PROBLEM DESCRIPTION
Set down, please, exactly the lines below that run from the line with "of the whole" to the line with "for node in", both lines included.

MATERIAL
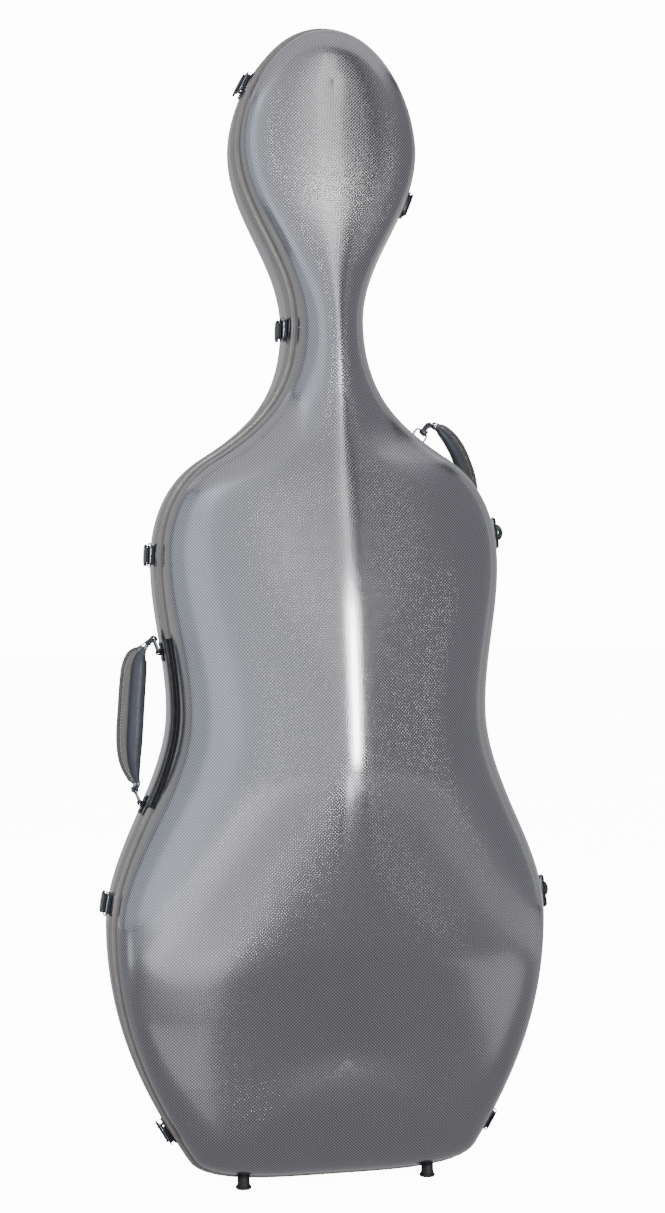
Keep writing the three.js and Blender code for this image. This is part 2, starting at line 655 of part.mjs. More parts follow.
// Padded grip through stations of [place, width, depth], sewn round the outer bars of its two rings
function addGrip(name, between, outwards, barFrames) {
  const [start, end] = barFrames.map((frame) => (
    [new THREE.Vector3().setFromMatrixPosition(frame), gripLoop.width, gripLoop.depth]
  ));
  const stations = [start, ...between, end];
  const rings = stations.map(([place, width, depth], index) => {
    const before = stations[Math.max(index - 1, 0)][0];
    const after = stations[Math.min(index + 1, stations.length - 1)][0];
    const tangent = after.clone().sub(before).normalize();
    const across = outwards.clone().addScaledVector(tangent, -outwards.dot(tangent)).normalize();
    const deep = new THREE.Vector3().crossVectors(tangent, across);
    return gripSectionShares.map(([acrossShare, deepShare]) => (
      place.clone().addScaledVector(across, acrossShare * width).addScaledVector(deep, deepShare * depth)
    ));
  });
  const bore = wireRadius + fit;
  const along = (radius, reach) => barFrames.map((frame) => rod(radius, -reach, reach, 0, 0, frame));
  const loops = along(bore + gripLoop.wall, gripLoop.halfLength);
  const padded = join(toSolid(loft(rings, { caps: true })), ...loops);
  const whole = along(bore, handleRing.halfWidth).reduce((solid, hollow) => solid.subtract(hollow), padded);
  addPiece(object, `${name}_grip`, toGeometry(whole), greyLeather);
}

// Side handle on the left of the base: two equal rings carry the grip, so that it stays parallel to itself
const depthWay = new THREE.Vector3(0, 1, 0);
const sideBore = wireRadius + ringPlays.side;
const leanAngle = THREE.MathUtils.degToRad(ringLean);
const sideRingWay = new THREE.Vector3(-Math.sin(leanAngle), 0, Math.cos(leanAngle));
const sideBars = ["upper", "lower"].map((end) => {
  const seat = baseWall(-1, sideHandleY, sideAnchorHeights[end]);
  addAnchor(`side_handle_${end}_anchor`, seat, depthWay, sideBore);
  return addRing(`side_handle_${end}_wire`, boreCentre(seat), depthWay, sideRingWay);
});
const [sideTop, sideBottom] = sideBars.map((frame) => new THREE.Vector3().setFromMatrixPosition(frame));
const sideDown = sideBottom.clone().sub(sideTop).normalize();
const sideOut = new THREE.Vector3().crossVectors(depthWay, sideDown).normalize();
addGrip("side_handle", sideGrip.map(([share, out, width, depth]) => [
  sideTop.clone().lerp(sideBottom, share).addScaledVector(sideOut, out), width, depth,
]), sideOut, sideBars);

// Shoulder handle on the right of the base: its rings lie loose in their lugs along the outline
const shoulderBore = wireRadius + ringPlays.shoulder;
const shoulderBars = ["upper", "lower"].map((end) => {
  const { y, z } = shoulderAnchors[end];
  const seat = baseWall(1, y, z);
  const near = outlineAt(z);
  const bar = new THREE.Vector3(near.nz, 0, -near.nx);
  addAnchor(`shoulder_handle_${end}_anchor`, seat, bar, shoulderBore);
  const lean = new THREE.Vector3(...shoulderWayShares[end]);
  const way = lean.addScaledVector(bar, -lean.dot(bar)).normalize();
  return addRing(`shoulder_handle_${end}_wire`, boreCentre(seat), bar, way);
});
addGrip("shoulder_handle", shoulderGrip.map(([x, y, z, ...size]) => (
  [new THREE.Vector3(x, y, z), ...size]
)), new THREE.Vector3(1, 0, 0), shoulderBars);

// Space inside the base lining
const innerInset = baseLiningInset + liningThickness + fit;
const innerSpace = toSolid(loft([
  ...skinRings(1, innerInset, baseRimHeight, liningDrop + liningThickness + fit, liningAngles),
  spineRing(baseRimHeight),
]));
const farX = lowerKnot[0];
const farY = baseDepths[1][1];
const cradleBlock = block([-farX, cradle.front, cradle.bottom], [farX, farY, cradle.top]);
const notchShape = new THREE.CylinderGeometry(
  cradle.notchRadius, cradle.notchRadius, (cradle.top - cradle.bottom) * 2, cradle.notchSides,
);
const notchPlace = new THREE.Matrix4().makeTranslation(0, cradle.front, cradle.bottom);
const notch = toSolid(notchShape.rotateX(Math.PI / 2), notchPlace);
addPiece(object, "neck_cradle", toGeometry(cradleBlock.intersect(innerSpace).subtract(notch)), blackPlush);
const padBlock = block([-farX, endPad.front, 0], [farX, farY, endPad.top]);
addPiece(object, "endpin_pad", toGeometry(padBlock.intersect(innerSpace)), blackPlush);

// Strap over the neck, its two feet flat on the front of the cradle
const strapShape = new THREE.Shape();
const strapFront = cradle.front - fit;
const strapInner = strap.halfSpan - strap.foot;
strapShape.moveTo(-strap.halfSpan, strapFront);
strapShape.lineTo(-strapInner, strapFront);
strapShape.quadraticCurveTo(0, strapFront - 2 * strap.rise, strapInner, strapFront);
strapShape.lineTo(strap.halfSpan, strapFront);
strapShape.lineTo(strap.halfSpan, strapFront - strap.thickness);
strapShape.lineTo(strapInner, strapFront - strap.thickness);
strapShape.quadraticCurveTo(
  0, strapFront - strap.thickness - 2 * strap.rise, -strapInner, strapFront - strap.thickness,
);
strapShape.lineTo(-strap.halfSpan, strapFront - strap.thickness);
const strapBand = new THREE.ExtrudeGeometry(strapShape, {
  depth: strap.top - strap.bottom, bevelEnabled: false, curveSegments: 8,
});
addPiece(object, "neck_strap", strapBand, blackPlush).position.set(0, 0, strap.bottom);

// The origin goes to the bottom centre of the whole
object.updateMatrixWorld(true);
const bounds = new THREE.Box3().setFromObject(object, true);
const centre = bounds.getCenter(new THREE.Vector3());
const placed = new THREE.Group();
object.position.set(-centre.x, -centre.y, -bounds.min.z);
placed.add(object);

export default placed;
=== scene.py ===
import json
import math

import bmesh
import bpy
import numpy as np
from mathutils import Matrix, Vector


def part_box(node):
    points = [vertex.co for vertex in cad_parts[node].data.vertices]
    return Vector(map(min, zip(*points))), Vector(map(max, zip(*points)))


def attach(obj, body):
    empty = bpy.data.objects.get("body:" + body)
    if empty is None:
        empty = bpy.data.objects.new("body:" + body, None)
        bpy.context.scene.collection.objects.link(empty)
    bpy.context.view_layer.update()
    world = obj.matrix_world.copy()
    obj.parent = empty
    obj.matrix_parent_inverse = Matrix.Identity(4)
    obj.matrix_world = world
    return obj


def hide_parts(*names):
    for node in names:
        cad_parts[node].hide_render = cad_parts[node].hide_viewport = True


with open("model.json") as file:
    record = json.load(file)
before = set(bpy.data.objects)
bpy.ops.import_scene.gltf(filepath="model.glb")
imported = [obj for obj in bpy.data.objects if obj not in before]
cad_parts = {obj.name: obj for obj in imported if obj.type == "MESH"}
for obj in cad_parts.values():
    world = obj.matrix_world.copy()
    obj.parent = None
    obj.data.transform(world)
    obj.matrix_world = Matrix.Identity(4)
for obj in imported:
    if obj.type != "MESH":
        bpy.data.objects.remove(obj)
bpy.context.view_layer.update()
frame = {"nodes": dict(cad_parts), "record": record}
nodes = frame["nodes"]
print("scene: frame loaded")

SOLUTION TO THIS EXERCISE
// The origin goes to the bottom centre of the whole
object.updateMatrixWorld(true);
const bounds = new THREE.Box3().setFromObject(object, true);
const centre = bounds.getCenter(new THREE.Vector3());
const placed = new THREE.Group();
object.position.set(-centre.x, -centre.y, -bounds.min.z);
placed.add(object);

export default placed;
=== scene.py ===
import json
import math

import bmesh
import bpy
import numpy as np
from mathutils import Matrix, Vector


def part_box(node):
    points = [vertex.co for vertex in cad_parts[node].data.vertices]
    return Vector(map(min, zip(*points))), Vector(map(max, zip(*points)))


def attach(obj, body):
    empty = bpy.data.objects.get("body:" + body)
    if empty is None:
        empty = bpy.data.objects.new("body:" + body, None)
        bpy.context.scene.collection.objects.link(empty)
    bpy.context.view_layer.update()
    world = obj.matrix_world.copy()
    obj.parent = empty
    obj.matrix_parent_inverse = Matrix.Identity(4)
    obj.matrix_world = world
    return obj


def hide_parts(*names):
    for node in names:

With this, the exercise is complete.